Personal information
- Date of birth: 6 February 1998 (age 28)
- Place of birth: Vercelli, Italy
- Height: 1.81 m (5 ft 11 in)
- Position: Forward

Team information
- Current team: Juve Stabia

Youth career
- 0000–2014: Santhià
- 2013–2014: → Genoa (loan)
- 2014–2016: Genoa

Senior career*
- Years: Team / Apps / (Gls)
- 2016–2019: Genoa / 0 / (0)
- 2016–2017: → Montecatini (loan) / 33 / (13)
- 2017–2018: → Carrarese (loan) / 20 / (3)
- 2018–2019: → Carrarese (loan) / 34 / (8)
- 2019–2022: Empoli / 5 / (0)
- 2020: → Carrarese (loan) / 5 / (0)
- 2020–2021: → Carrarese (loan) / 36 / (6)
- 2021–2022: → SPAL (loan) / 2 / (0)
- 2022: → Renate (loan) / 19 / (1)
- 2022–2023: Pordenone / 36 / (3)
- 2023–: Juve Stabia / 87 / (7)
- 2026: → Bari (loan) / 13 / (3)

= Kevin Piscopo =

Italian footballer (born 1998)

Kevin Piscopo (born 6 February 1998) is an Italian professional footballer who plays as a forward for club Juve Stabia.

==Club career==

=== Genoa ===
Born in Vercelli, Piscopo was a youth exponent of Genoa.
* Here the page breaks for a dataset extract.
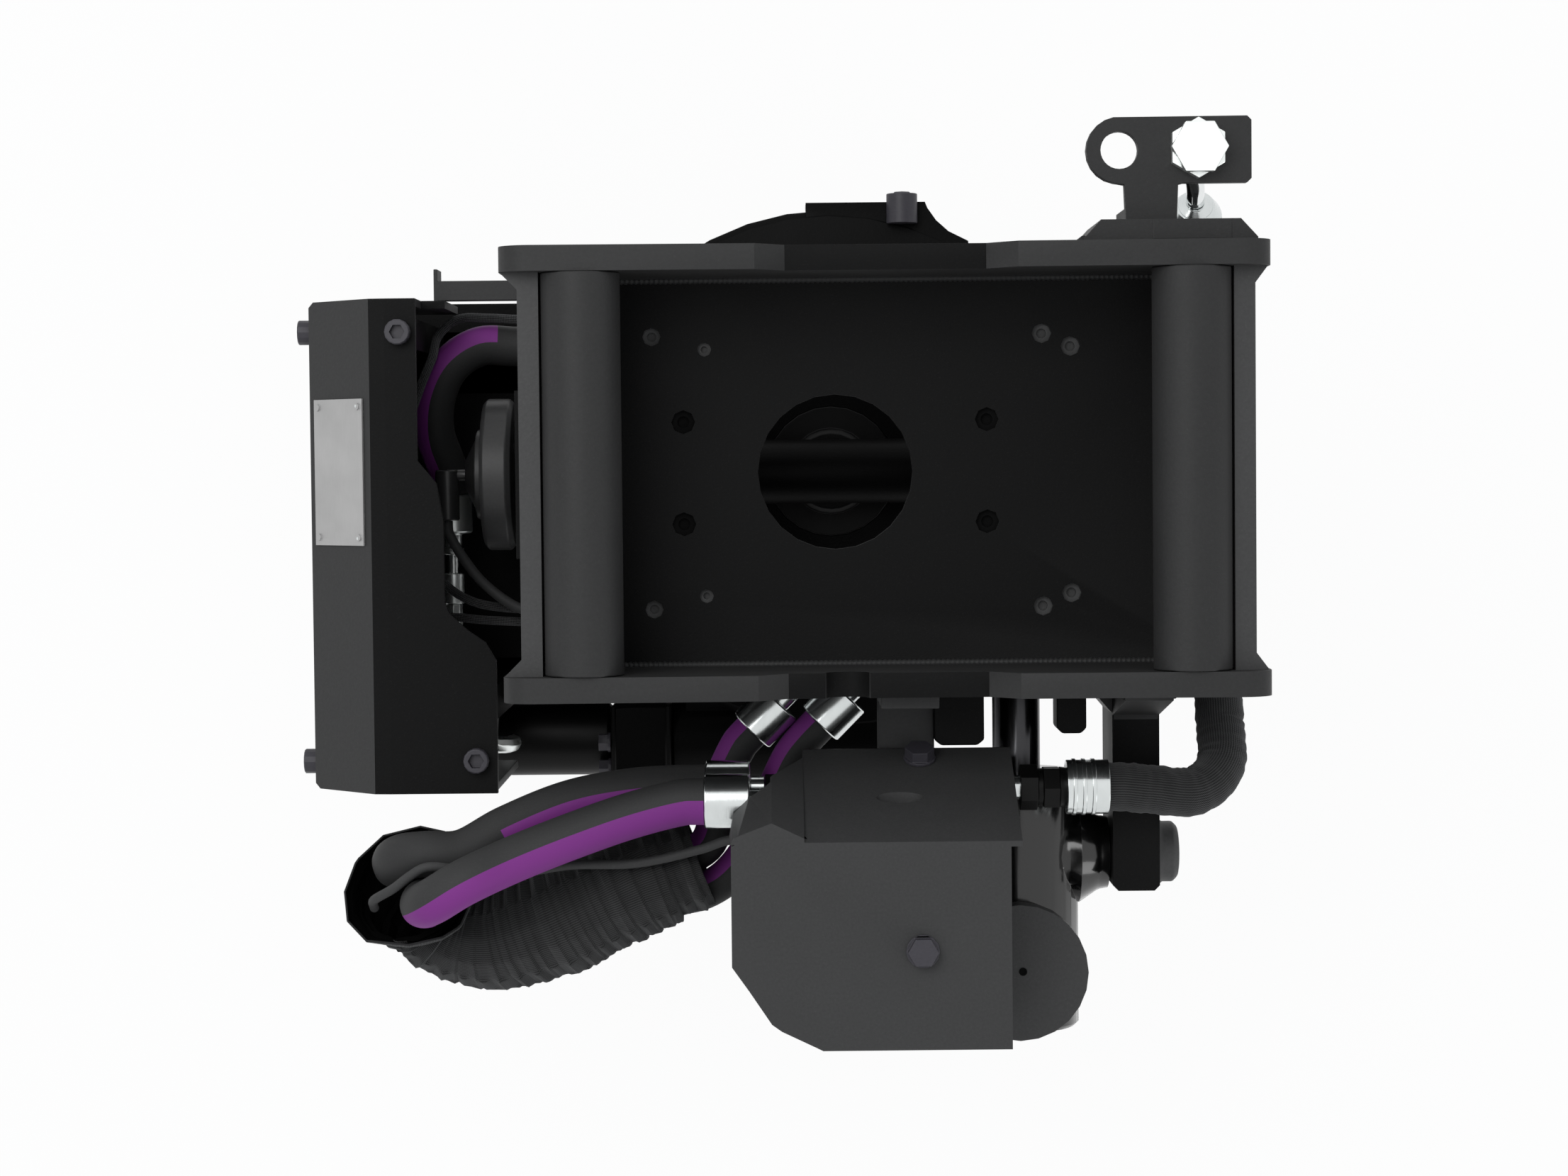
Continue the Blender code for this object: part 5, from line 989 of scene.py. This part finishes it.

==== Loan to Montecatini ====
On 31 August 2016, Piscopo was signed by Serie D club Montecatini on a season-long loan. On 4 September, Piscopo made his debut in Serie D and he scored his first goal for Montecatini and the winning goal in the 51st minute of a 1–0 away win over Argentina Arma, he was replaced after the 71 minutes. On 11 September he played his first entire match for Montecatini, a 2–2 home draw against Ponsacco. On 2 October, Piscopo scored his second goal in the 45th minute of a 3–1 away win over Sestri Levante. On 13 November he scored his third goal in the 86th minute of a 1–1 home draw against Gavorrano. On 16 November, Piscopo made his first hat-trick in his career, in a 3–2 away win over Sporting Recco. On 9 April 2017 he scored his tenth goal in the 29th minute of a 3–2 away defeat against Lavagnese. Piscopo ended his season-long loan to Montecatini with 33 appearances and 13 goals.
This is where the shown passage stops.